To play it is purest delight;
To honor its form--true devotion.

- Jennifer Welwood

Tuesday, January 3, 2012

Your Artist Self


To be an artist is just as natural to a human being as breath. We all have a "creative" side to our life and express it in unique and varied ways. What is yours? How does your inner creator show up? How often do you and your artist self meet? - Every day, a couple times during the week, or...has it been a while? Regardless of the answer, begin the fun practice of watching for and identifying all the ways you are creative.
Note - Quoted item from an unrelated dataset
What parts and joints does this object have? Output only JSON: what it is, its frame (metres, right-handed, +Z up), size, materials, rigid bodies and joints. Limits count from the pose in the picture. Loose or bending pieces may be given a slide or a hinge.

You may surprise yourself. To be artist does not necessarily mean that you are a painter, a singer, a photographer, or a designer, etc..it just means you use your creative sense in your life. For example, do you cook without a recipe? Do you garden and arrange the flowers in a certain pattern as you plant them? Do you think up new, innovative ways to market a product or your work? Do you have fun decorating your home? Do you make up stories as you tuck your child in at night? Do you daydream your life into being? Whatever way you connect to your artist self, it is the place where you feel a sense of joy, purpose and timelessness. Below are some fun guidelines for renewing your relationship to that part of your self. Read them and see if at least one captures your attention. Enjoy!

HOW TO BE AN ARTIST

by Sark

STAY LOOSE...LEARN TO WATCH SNAILS...PLANT IMPOSSIBLE GARDENS...INVITE SOMEONE DANGEROUS TO TEA...DO IT NOW, THE MONEY WILL FOLLOW...MAKE LITTLE SIGNS THAT SAY "YES" AND POST THEM ALL OVER THE HOUSE...MAKE FRIENDS WITH FREEDOM AND UNCERTAINTY...LOOK FORWARD TO DREAMS...CRY DURING MOVIES...SWING AS HIGH AS YOU CAN ON A SWINGSET, BY MOONLIGHT...CULTIVATE MOODS...DO IT FOR LOVE...TAKE LOTS OF NAPS...GIVE MONEY AWAY -WHEN YOUR HEART TELLS YOU TO...BELIEVE IN MAGIC...LAUGH A LOT...CELEBRATE EVERY GORGEOUS MOMENT...TAKE SUNBATHS...HAVE WILD IMAGININGS, TRANSFORMATIVE DREAMS AND PERFECT CALM...DRAW ON THE WALLS...READ EVERYDAY...GIGGLE WITH CHILDREN...LISTEN TO OLDER PEOPLE...OPEN UP...DIVE IN...BLESS YOURSELF...DRIVE AWAY FEAR...PLAY WITH EVERYTHING...ENTERTAIN YOUR INNER CHILD...BUILD A FORT WITH BLANKETS...GET WET...HUG TREES...WRITE LOVE LETTERS.